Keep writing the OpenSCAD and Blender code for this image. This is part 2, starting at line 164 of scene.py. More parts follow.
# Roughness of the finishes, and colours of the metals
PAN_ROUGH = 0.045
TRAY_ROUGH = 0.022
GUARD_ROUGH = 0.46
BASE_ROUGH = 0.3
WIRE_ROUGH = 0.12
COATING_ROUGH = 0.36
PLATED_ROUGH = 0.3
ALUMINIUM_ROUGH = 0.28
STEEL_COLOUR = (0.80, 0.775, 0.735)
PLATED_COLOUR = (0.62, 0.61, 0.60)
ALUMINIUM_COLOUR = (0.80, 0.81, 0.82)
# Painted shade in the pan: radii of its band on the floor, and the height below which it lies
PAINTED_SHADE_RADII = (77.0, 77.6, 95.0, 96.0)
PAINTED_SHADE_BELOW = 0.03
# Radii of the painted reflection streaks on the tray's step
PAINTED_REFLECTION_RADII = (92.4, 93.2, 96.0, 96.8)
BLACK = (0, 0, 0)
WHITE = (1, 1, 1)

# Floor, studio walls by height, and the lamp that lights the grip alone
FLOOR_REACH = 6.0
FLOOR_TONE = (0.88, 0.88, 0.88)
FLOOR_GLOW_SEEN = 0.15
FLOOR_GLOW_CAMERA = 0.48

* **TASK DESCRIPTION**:
Reproduce the full listing word for word.

* **RESPONSE TO THIS TASK**:
Keep writing the OpenSCAD and Blender code for this image. This is part 2, starting at line 164 of scene.py. More parts follow.
# Roughness of the finishes, and colours of the metals
PAN_ROUGH = 0.045
TRAY_ROUGH = 0.022
GUARD_ROUGH = 0.46
BASE_ROUGH = 0.3
WIRE_ROUGH = 0.12
COATING_ROUGH = 0.36
PLATED_ROUGH = 0.3
ALUMINIUM_ROUGH = 0.28
STEEL_COLOUR = (0.80, 0.775, 0.735)
PLATED_COLOUR = (0.62, 0.61, 0.60)
ALUMINIUM_COLOUR = (0.80, 0.81, 0.82)
# Painted shade in the pan: radii of its band on the floor, and the height below which it lies
PAINTED_SHADE_RADII = (77.0, 77.6, 95.0, 96.0)
PAINTED_SHADE_BELOW = 0.03
# Radii of the painted reflection streaks on the tray's step
PAINTED_REFLECTION_RADII = (92.4, 93.2, 96.0, 96.8)
BLACK = (0, 0, 0)
WHITE = (1, 1, 1)

# Floor, studio walls by height, and the lamp that lights the grip alone
FLOOR_REACH = 6.0
FLOOR_TONE = (0.88, 0.88, 0.88)
FLOOR_GLOW_SEEN = 0.15
FLOOR_GLOW_CAMERA = 0.48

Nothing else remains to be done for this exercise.